An Employee Internal rules and regulations manual is also often referred as a HR Policy Manual. It supplements the employment contract given that the latter is normally a very brief document.
Under the Labour Code, all companies or organizations with more than ten (10) employees are required to have an Employee Internal rules and regulations manual.
The Employee Internal rules and regulations manual contain guidelines and policies of the employer’s business and how the employer’s business is to be conducted. It is an important communication tool between the employer and employees. It lays out the employer’s expectations, and describes what the employees can expect from the employee.
It also details procedures to be undertaken upon the occurrence of certain events e.g. sickness of employee, termination of the employment contract and the like.
The manual should contain enough detail to avoid confusion, but not so much as to overwhelm. If there are some issues which are already adequately addressed in the employment contract it is not necessary to reproduce them in the same detail in the manual. Instead, offer a brief summary and refer to the other employment contract in the manual.
The actual policies or provisions in the manual vary from employer to employer, depending on the number of employees, and benefits offered but will ordinarily include provisions on; employer’s mission, recruitment, appointment, orientation, probation, training, supervision, dress code, working hours, salary, salary advances, bonuses and allowances, overtime, travel policy, equipment usage, anti-discrimination, confidentiality, performance reviews, staff representation, leave, discipline, termination, notice, sexual harassment, substance abuse, medical policy, maternity policy, health and safety at the workplace amongst other things.
As per the labour code, the internal rules and regulations ought to be written in Kinyarwanda and in at least one of the other two official languages i.e. English or French.
In order to avoid misunderstandings or misstatements which can create legal liabilities on the employer the language used in the manual should be simple and clear.
If the Internal rules are being drafted for the first time or changes are made to already existing rules, it is advisable to have them reviewed by a lawyer who is well versed with employment law or at the very least consult the labour code so that the internal rules are consistent with the labour law provisions.
As per the labour code, the internal rules and regulations become valid upon being approved by the employees’ representatives and displayed in a suitable and easily accessible place.

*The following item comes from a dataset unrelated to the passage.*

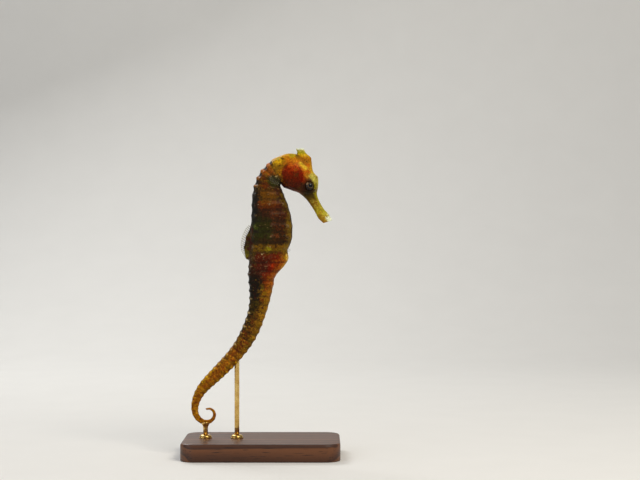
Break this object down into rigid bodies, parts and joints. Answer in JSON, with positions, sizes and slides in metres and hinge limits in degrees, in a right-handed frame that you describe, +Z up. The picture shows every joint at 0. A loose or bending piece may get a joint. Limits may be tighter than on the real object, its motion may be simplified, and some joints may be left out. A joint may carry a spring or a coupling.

It is prudent to give each employee a copy upon hiring and have them sign for it on a form. This form should state that the employee received a copy of the manual, understands its provisions and agrees to abide them. A copy of this form should be given to the employee, and another kept in the employee’s file.
That way it creates a legally binding obligation upon the employee to respect the regulations and the employee can not later plead ignorance of them.